Si "En attendant Godot" avait été une pièce policière, il y aurait eu forcément depuis sa création une majorité de critiques pour révéler à chaque fois son dénouement et apprendre aux mal-informés que Godot était le cousin de l'Arlésienne.
Mais il est une autre question qui ne se résout qu'après chacune des représentations : est-ce que l'esprit de Beckett, lui, soufflait sur scène. Car on peut bien toujours attendre Godot sans jamais entendre Beckett.
On sera vite rassuré avec la version clownesque de Marion Coutris et de Serge Noyelle. Vladimir et Estragon, les deux clochards au pied de l'arbre se cherchent bien un peu, comme deux sportifs coiffés de chapeaux melons, l'un au nez rouge l'autre le visage fardé, qui doivent s'échauffer avant d'être capables de courir à plein régime.
Une fois réglées leurs foulées pour tutoyer l'absurde et vouvoyer le non-sens, les voilà au taquet beckettien, prêts à jouer les passeurs guidant le spectateur vers l'univers de l'Irlandais francophone.
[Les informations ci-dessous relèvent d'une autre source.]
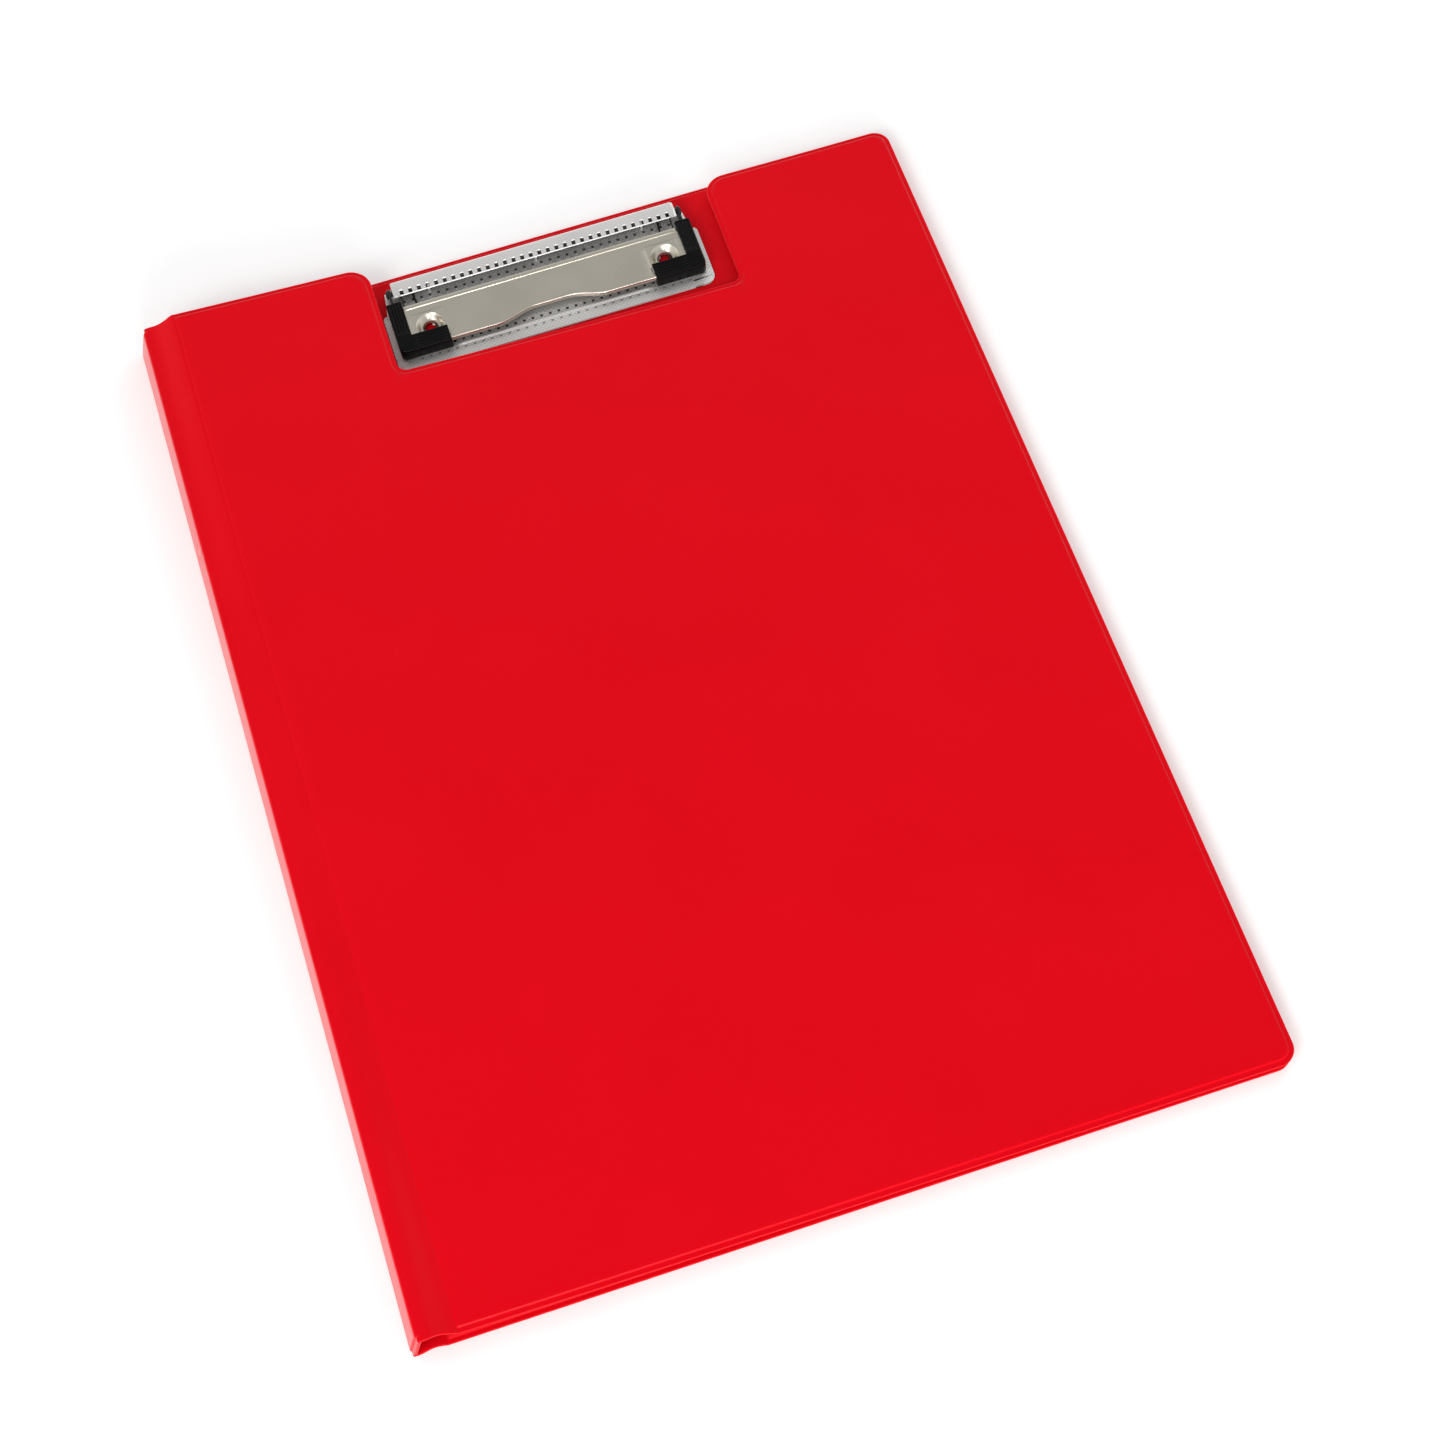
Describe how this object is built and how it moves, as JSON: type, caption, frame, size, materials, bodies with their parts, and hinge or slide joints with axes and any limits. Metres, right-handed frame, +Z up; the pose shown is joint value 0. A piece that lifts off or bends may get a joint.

Dans la simplicité du décor voulu par ce bon vieux Sam, les deux compères mangent leur carotte à goût de navet entre la pierre et l'arbre, un arbre suspendu se reflétant joliment contre le mur-toile au fond de la scène.
Christian Mazzuchini et Noël Vergès savent faire attendre l'hypothétique Godot en se délectant de l'apparent fouillis de mots déposés par Beckett pour que naisse au hasard du rien des lambeaux de sens et de poésie. Ils sont prêts pour l'imprévisible qui prendra la forme improbable de Pozzo (Serge Noyelle) et de Lucky (Grégori Miège), son souffre-douleur.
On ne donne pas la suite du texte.